The _wait() is only called from with the mutex locked. The wait that matters here is the one in pa_threaded_mainloop_wait(), not the one in pa_threaded_mainloop_signal() which almost never used (but probably should be fixed)

Also, let's keep track of that in 513629.

Comment 18 Jakub Jelinek 2009-07-30 21:04:27 UTC

Of course _wait() has to be always called with the mutex locked, that's the requirement.  The spurious wakeups may happen even then, so if pa doesn't loop checking the condition, it is buggy.

Comment 19 Lennart Poettering 2009-07-30 21:16:57 UTC

PA doesn't loop. The _wait() is exported 1:1 to the applications as part of the API. And the software I wrote does all the loops. Including libcanberra which is the software in question here.

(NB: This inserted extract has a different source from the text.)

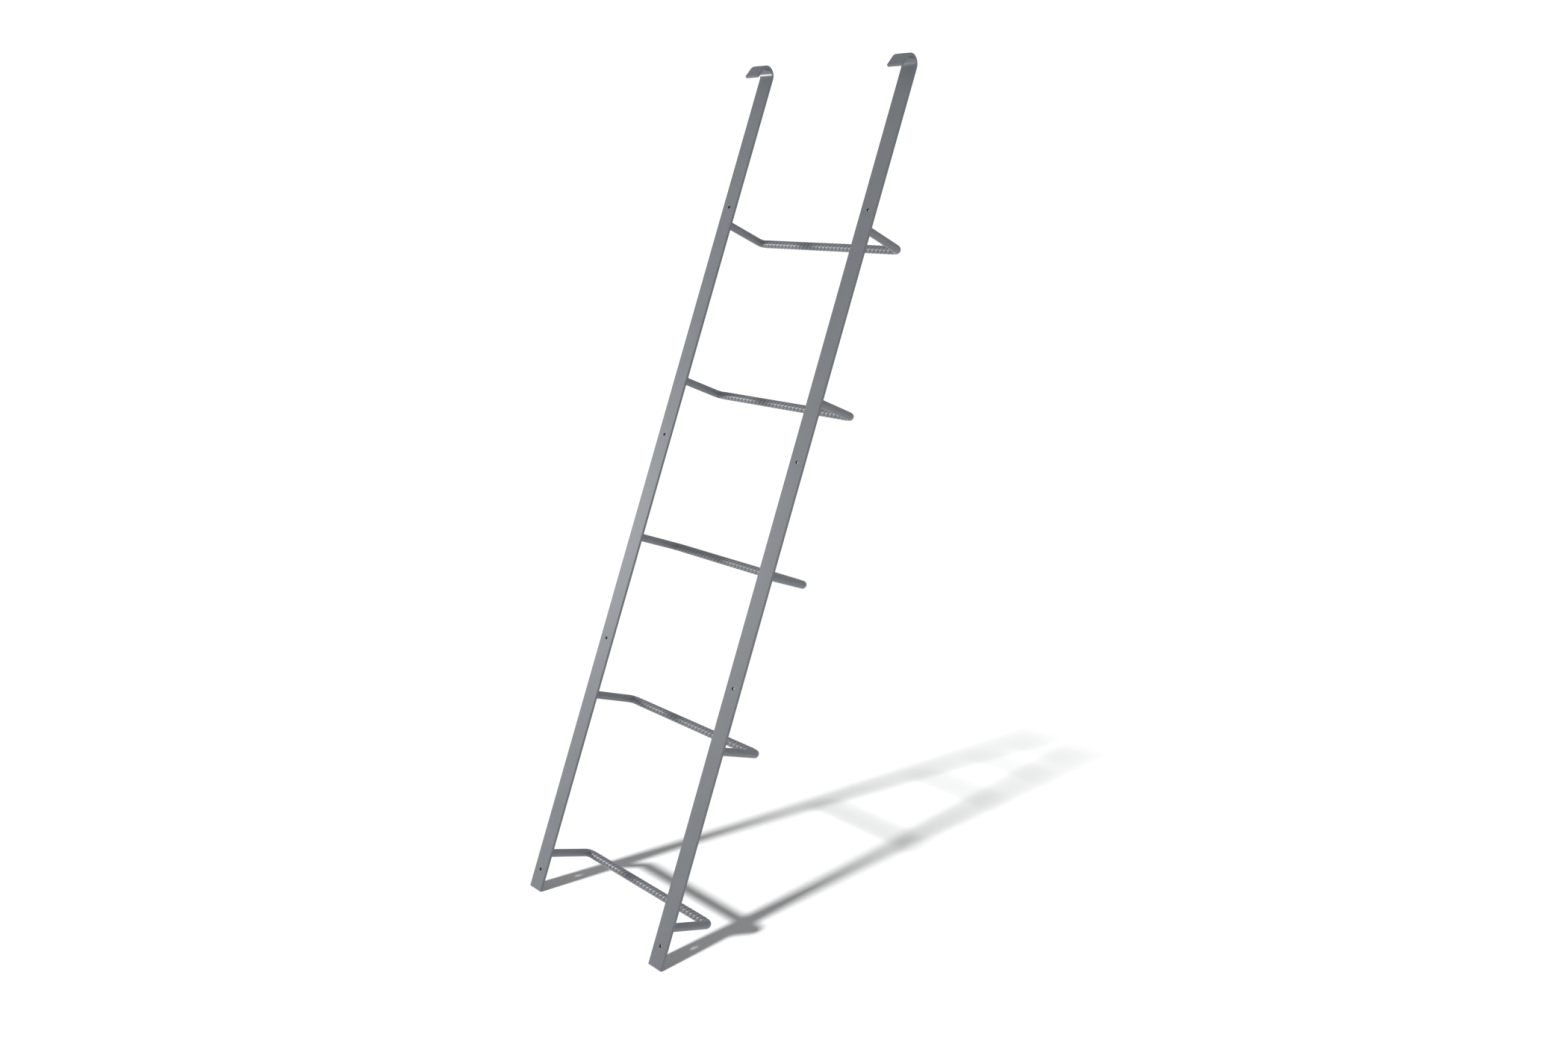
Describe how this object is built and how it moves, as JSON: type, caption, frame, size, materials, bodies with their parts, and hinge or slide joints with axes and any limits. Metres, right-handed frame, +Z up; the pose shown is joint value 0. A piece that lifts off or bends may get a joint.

You can easily verify this in the sources:

http://git.0pointer.de/?p=libcanberra.git;a=blob;f=src/pulse.c;h=2a61c8fbc5d3a418f7cfd71d45bf1dab17985645;hb=HEAD#l375

Look for the _wait()'s there and you'll see that they are all inside of loops and _lock() called before that loop and _unlock() after. Really, that's not the problem here. The problem is apparently that _wait() does not actually wait for some reasons and we enter a spin loop.

Comment 20 Ulrich Drepper 2009-07-30 21:25:43 UTC

Should be fixed in rawhide (2.10.90-11).  If not, reopen.

Comment 21 Tom London 2009-07-30 22:32:11 UTC

Just for the record, I updated to 2.10.90-11 and rebooted.

No longer get the error, and sound/pulseaudio apps now work.

Comment 22 Valdis Kletnieks 2009-07-31 15:46:08 UTC

Confirming - 90-11 eliminates the assert failures in Pulseaudio library calls, and seems to have fixed the Firefox hang (which was almost certainly bug #513629).